Pope Benedict XVI, in Spe Salvi (§ 1), reminds us that Christian hope — unlike mere optimism — is not anchored in what God owes us, but in who God is. Elihu's challenge, read through this lens, calls Job (and us) to a faith that is not contingent on divine performance. The question "What advantage will it be to you?" is ultimately answered by the whole arc of salvation: the advantage is participation in divine life itself — not a reward earned, but a communion freely given.
Contemporary Catholic life is not immune to the transactional temptation Elihu exposes. We can fall into patterns of prayer or sacramental practice that quietly function as bargaining: I go to Mass, I volunteer, I tithe — so why is my marriage failing, my health declining, my child straying?

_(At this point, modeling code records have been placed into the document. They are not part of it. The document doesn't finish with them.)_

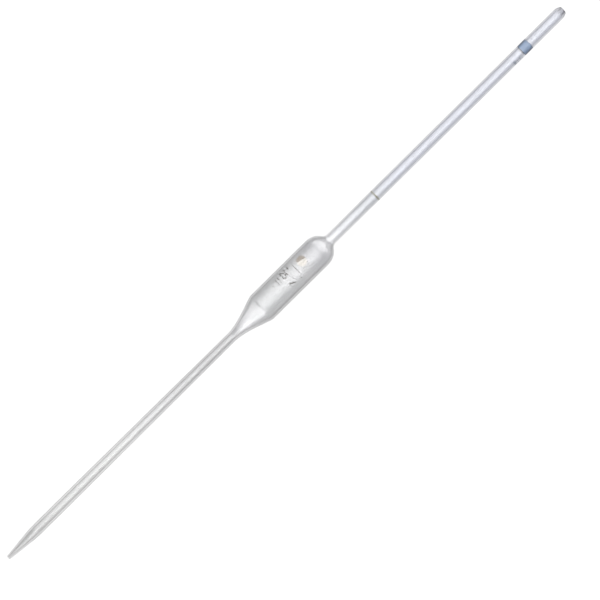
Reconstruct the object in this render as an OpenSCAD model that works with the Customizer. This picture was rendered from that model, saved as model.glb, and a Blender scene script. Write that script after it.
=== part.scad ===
// Volumetric pipette, 25 ml, one mark, blown and drawn from one glass tube.
// It lies on its bulb with its axis along X: jet at -X, mouth at +X.
// All heights below are millimetres along the axis from the tip of the jet.

/* [Overall] */
// Length from the tip of the jet to the mouth
overall_length = 520; // [500:1:560]

/* [Suction tube] */
// Outer diameter of the suction tube, from above the mark to the mouth
suction_d = 8.2; // [7.8:0.1:9]
// Bore of the suction tube
suction_bore_d = 6.2; // [5.8:0.1:6.6]
// Outer diameter where the suction tube leaves the bulb
suction_neck_d = 7.76; // [7.4:0.02:7.8]
// Bore where the suction tube leaves the bulb
suction_neck_bore_d = 5.9; // [5.5:0.1:6.1]
// Length over which the suction tube widens above the bulb
suction_flare = 42.5; // [20:0.5:60]
// Length over which the outside is rounded off at the mouth
mouth_round = 4.4; // [3.8:0.1:5.5]
// Opening of the mouth, drawn in a little by fire polishing
mouth_d = 4.3; // [3.8:0.1:4.8]
// Length of the narrow stretch just inside the mouth
mouth_throat = 1.3; // [0.8:0.1:1.6]

/* [Bulb] */
// Outer diameter of the bulb
bulb_d = 21.8; // [19.5:0.1:24]
// Height at which the bulb starts to swell from the delivery tube
bulb_base = 209; // [190:1:220]
// Length of the long lower cone of the bulb
lower_cone = 29; // [24:0.5:36]
// Length of the straight middle of the bulb
bulb_straight = 50; // [30:1:60]
// Length of the short upper shoulder of the bulb
upper_shoulder = 14.5; // [11:0.5:20]
// Wall of the bulb
bulb_wall = 1.34; // [1:0.02:1.5]

/* [Delivery tube] */
// Outer diameter of the delivery tube above the jet
delivery_d = 8; // [7.6:0.1:8.6]
// Outer diameter where the delivery tube meets the bulb
delivery_neck_d = 7; // [6.6:0.1:7.5]
// Height at which the delivery tube starts to narrow towards the bulb
delivery_taper_start = 60; // [40:1:120]
// Bore of the delivery tube as a share of its outer diameter
delivery_bore_share = 0.66; // [0.6:0.01:0.72]

/* [Jet] */
// Length of the drawn-out jet
jet_length = 24; // [18:0.5:32]
// Outer diameter at the tip of the jet
tip_d = 3; // [2.4:0.1:3.4]
// Diameter of the orifice
orifice_d = 1.0; // [0.6:0.1:1.3]
// Axial depth of the polished edge at the tip
tip_lip = 0.5; // [0.3:0.1:0.8]

/* [Hidden] */

// Facets round the axis, and steps along each blend curve
ROUND = 128;
STEPS = 20;
LIP_STEPS = 10;

// Heights that follow from the sizes above
bulb_low = bulb_base + lower_cone;
bulb_high = bulb_low + bulb_straight;
bulb_top = bulb_high + upper_shoulder;
suction_start = bulb_top + suction_flare;

// How far each tangent handle of a blend reaches from its end
NECK_REACH = 11 / 29;
SHOULDER_REACH = 3 / 29;
DOME_REACH = 11.5 / 14.5;
THROAT_REACH = 4.5 / 14.5;
JET_SHOULDER = 3.5;
// The rim of the mouth: how far its top lies outside the opening, and how deep its inner rounding is
RIM = 0.3;
RIM_DEPTH = 0.4;

function mix(a, b, t) = a + (b - a) * t;
function ease(t) = t * t * (3 - 2 * t);

// A cubic blend from p0 to p3, its slope at each t, and its unit normal towards the axis
function blend(p, t) =
    pow(1 - t, 3) * p[0] + 3 * pow(1 - t, 2) * t * p[1]
    + 3 * (1 - t) * t * t * p[2] + pow(t, 3) * p[3];
function slope(p, t) =
    pow(1 - t, 2) * (p[1] - p[0]) + 2 * (1 - t) * t * (p[2] - p[1]) + t * t * (p[3] - p[2]);
function inward(d) = [-d[1], d[0]] / norm(d);

// The outer surface of a blend, and the inner one, whose wall goes from w0 to w1
function skin(p) = [for (i = [0:STEPS]) blend(p, i / STEPS)];
function lining(p, w0, w1) = [for (i = [0:STEPS])
    let (t = i / STEPS)
    blend(p, t) + mix(w0, w1, ease(t)) * inward(slope(p, t))];

// Half an ellipse that closes the wall between two radii: depth deep, at height z, facing dir
function lip(r_from, r_to, z, depth, dir) = [for (i = [1:LIP_STEPS - 1])
    let (a = 180 * i / LIP_STEPS)
    [mix(r_from, r_to, (1 - cos(a)) / 2), z + dir * depth * sin(a)]];

// Quarter of an ellipse from the top of the rim, at r_top and height z, down to r_side
function rim(r_top, r_side, z, depth) = [for (i = [1:LIP_STEPS])
    let (a = 90 * i / LIP_STEPS)
    [mix(r_top, r_side, sin(a)), z - depth * (1 - cos(a))]];

function back(v) = [for (i = [len(v) - 1:-1:0]) v[i]];

// Blends, as [radius, height] points
cone_blend = [
    [delivery_neck_d / 2, bulb_base],
    [delivery_neck_d / 2, bulb_base + lower_cone * NECK_REACH],
    [bulb_d / 2, bulb_low - lower_cone * SHOULDER_REACH],
    [bulb_d / 2, bulb_low]];
dome_blend = [
    [bulb_d / 2, bulb_high],
    [bulb_d / 2, bulb_high + upper_shoulder * DOME_REACH],
    [suction_neck_d / 2, bulb_top - upper_shoulder * THROAT_REACH],
    [suction_neck_d / 2, bulb_top]];

// The mouth is rounded off outside up to the top of its rim, and drawn in inside
rim_r = mouth_d / 2 + RIM;
throat_z = overall_length - RIM_DEPTH - mouth_throat;
mouth_blend = [
    [suction_d / 2, overall_length - mouth_round],
    [suction_d / 2, overall_length - mouth_round * 6 / 11],
    [rim_r + 0.35, overall_length],
    [rim_r, overall_length]];
throat_blend = [
    [suction_bore_d / 2, overall_length - mouth_round - 0.2],
    [suction_bore_d / 2, overall_length - mouth_round + 1],
    [mouth_d / 2, throat_z - 1],
    [mouth_d / 2, throat_z]];

delivery_r = delivery_d / 2;
delivery_bore_r = delivery_r * delivery_bore_share;
neck_wall = delivery_neck_d / 2 * (1 - delivery_bore_share);
throat_wall = (suction_neck_d - suction_neck_bore_d) / 2;

// The jet's taper ends in a short curve instead of a corner
jet_slope = (delivery_r - tip_d / 2) / (jet_length - tip_lip);
jet_bore_slope = (delivery_bore_r - orifice_d / 2) / (jet_length - tip_lip);
function jet_end(r, s) = [for (i = [0:8])
    let (t = i / 8, p0 = [r - s * JET_SHOULDER, jet_length - JET_SHOULDER],
         p1 = [r, jet_length], p2 = [r, jet_length + JET_SHOULDER])
    (1 - t) * (1 - t) * p0 + 2 * (1 - t) * t * p1 + t * t * p2];

outer_side = concat(
    [[tip_d / 2, tip_lip]],
    jet_end(delivery_r, jet_slope),
    [[delivery_r, delivery_taper_start]],
    skin(cone_blend),
    skin(dome_blend),
    [[suction_d / 2, suction_start]],
    skin(mouth_blend));

inner_side = concat(
    [[orifice_d / 2, tip_lip]],
    jet_end(delivery_bore_r, jet_bore_slope),
    [[delivery_bore_r, delivery_taper_start]],
    lining(cone_blend, neck_wall, bulb_wall),
    lining(dome_blend, bulb_wall, throat_wall),
    [[suction_bore_d / 2, suction_start]],
    skin(throat_blend));

section = concat(
    outer_side,
    rim(rim_r, mouth_d / 2, overall_length, RIM_DEPTH),
    back(inner_side),
    lip(orifice_d / 2, tip_d / 2, tip_lip, tip_lip, -1));

// Middle of the length above the origin, resting on the underside of the bulb
module pipette() {
    color([0.86, 0.89, 0.91, 0.4])
        translate([-overall_length / 2, 0, bulb_d / 2])
            rotate([0, 90, 0])
                rotate_extrude($fn = ROUND)
                    polygon(section);
}

pipette();
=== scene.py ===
"""Looks of the 25 ml volumetric pipette: clear glass, fired-on marks and print, floor, light and camera."""

import math

import bmesh
import bpy
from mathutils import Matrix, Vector


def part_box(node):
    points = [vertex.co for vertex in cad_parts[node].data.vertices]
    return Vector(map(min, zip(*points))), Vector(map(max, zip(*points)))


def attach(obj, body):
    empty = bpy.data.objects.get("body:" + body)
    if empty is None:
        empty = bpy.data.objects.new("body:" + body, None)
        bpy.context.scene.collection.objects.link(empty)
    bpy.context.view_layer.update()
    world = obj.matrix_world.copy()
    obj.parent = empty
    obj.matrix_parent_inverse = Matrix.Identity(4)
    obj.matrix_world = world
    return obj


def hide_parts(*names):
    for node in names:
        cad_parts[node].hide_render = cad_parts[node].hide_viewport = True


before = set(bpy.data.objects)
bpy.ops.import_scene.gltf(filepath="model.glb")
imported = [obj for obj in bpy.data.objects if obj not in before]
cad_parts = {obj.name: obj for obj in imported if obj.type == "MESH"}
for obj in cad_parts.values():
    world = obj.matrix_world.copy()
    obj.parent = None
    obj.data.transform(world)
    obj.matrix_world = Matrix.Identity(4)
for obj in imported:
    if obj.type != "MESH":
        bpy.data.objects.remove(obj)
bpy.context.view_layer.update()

scene = bpy.context.scene
MM = 0.001

# The CAD solid's own place: the tip of the jet, and the height of the axis.
low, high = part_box("pipette")
TIP_X = low.x
LENGTH = (high.x - low.x) / MM
AXIS_Z = (low.z + high.z) / 2

# ---------------------------------------------------------------- profile
# The same construction as the part's source, in millimetres from the tip of the jet.
SUCTION_R, SUCTION_BORE = 4.1, 3.1
NECK_R, NECK_BORE = 3.88, 2.95
BULB_R, BULB_WALL = 10.9, 1.34
BULB_BASE, BULB_LOW, BULB_HIGH, BULB_TOP = 209.0, 238.0, 288.0, 302.5
SUCTION_START = 345.0
DELIVERY_R, DELIVERY_NECK, BORE_SHARE = 4.0, 3.5, 0.66
TIP_R, ORIFICE_R, TIP_LIP, JET, JET_SHOULDER = 1.5, 0.5, 0.5, 24.0, 3.5
MOUTH_ROUND, MOUTH_R, THROAT_Z, RIM, RIM_DEPTH = 4.4, 2.15, LENGTH - 1.7, 0.3, 0.4
CONE = [(DELIVERY_NECK, BULB_BASE), (DELIVERY_NECK, BULB_BASE + 11.0), (BULB_R, BULB_LOW - 3.0), (BULB_R, BULB_LOW)]
DOME = [(BULB_R, BULB_HIGH), (BULB_R, BULB_HIGH + 11.5), (NECK_R, BULB_TOP - 4.5), (NECK_R, BULB_TOP)]
MOUTH = [
    (SUCTION_R, LENGTH - MOUTH_ROUND),
    (SUCTION_R, LENGTH - MOUTH_ROUND * 6 / 11),
    (MOUTH_R + RIM + 0.35, LENGTH),
    (MOUTH_R + RIM, LENGTH),
]
THROAT = [
    (SUCTION_BORE, LENGTH - MOUTH_ROUND - 0.2),
    (SUCTION_BORE, LENGTH - MOUTH_ROUND + 1.0),
    (MOUTH_R, THROAT_Z - 1.0),
    (MOUTH_R, THROAT_Z),
]


def cubic(p, t):
    k = ((1 - t) ** 3, 3 * (1 - t) ** 2 * t, 3 * (1 - t) * t * t, t**3)
    return tuple(sum(w * q[i] for w, q in zip(k, p)) for i in (0, 1))


def heading(p, t):
    k = ((1 - t) ** 2, 2 * (1 - t) * t, t * t)
    return tuple(sum(w * (p[j + 1][i] - p[j][i]) for j, w in enumerate(k)) for i in (0, 1))


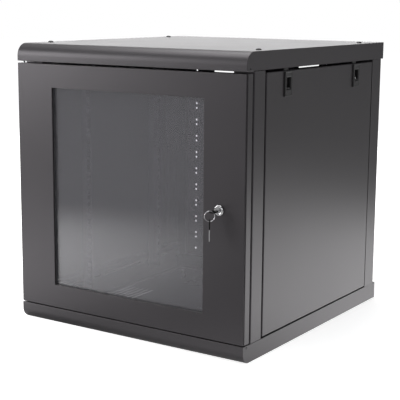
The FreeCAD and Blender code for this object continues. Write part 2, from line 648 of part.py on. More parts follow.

This is Job's underlying anguish, and Elihu's question — "Do you think this is your right?" — cuts to its heart.
The practical invitation of this passage is a concrete examination of conscience: Am I practicing the faith as a relationship, or as a contract? Elihu does not condemn Job for suffering or even for complaining; he challenges him on the hidden premise that righteousness entitles the sufferer to a favorable divine response. For Catholics today, this passage invites us to distinguish between the legitimate cry of lament (which the Psalms and Job model throughout) and the subtler demand that God perform according to our accounting. A spiritual director might ask: "Where in your prayer life are you presenting God with a bill rather than a broken heart?" The difference, as Elihu begins to draw out, is the difference between religion and faith.
Typological and Spiritual Senses At the typological level, Elihu functions as a forerunner of the divine speech from the whirlwind (chapters 38–41). He prepares Job — and the reader — to abandon the transactional model of covenant, so that when God speaks, Job is already being oriented away from self-justification. In the spiritual sense, this passage speaks to every soul tempted to present its own righteousness to God as currency — to pray with an implicit demand rather than with surrender.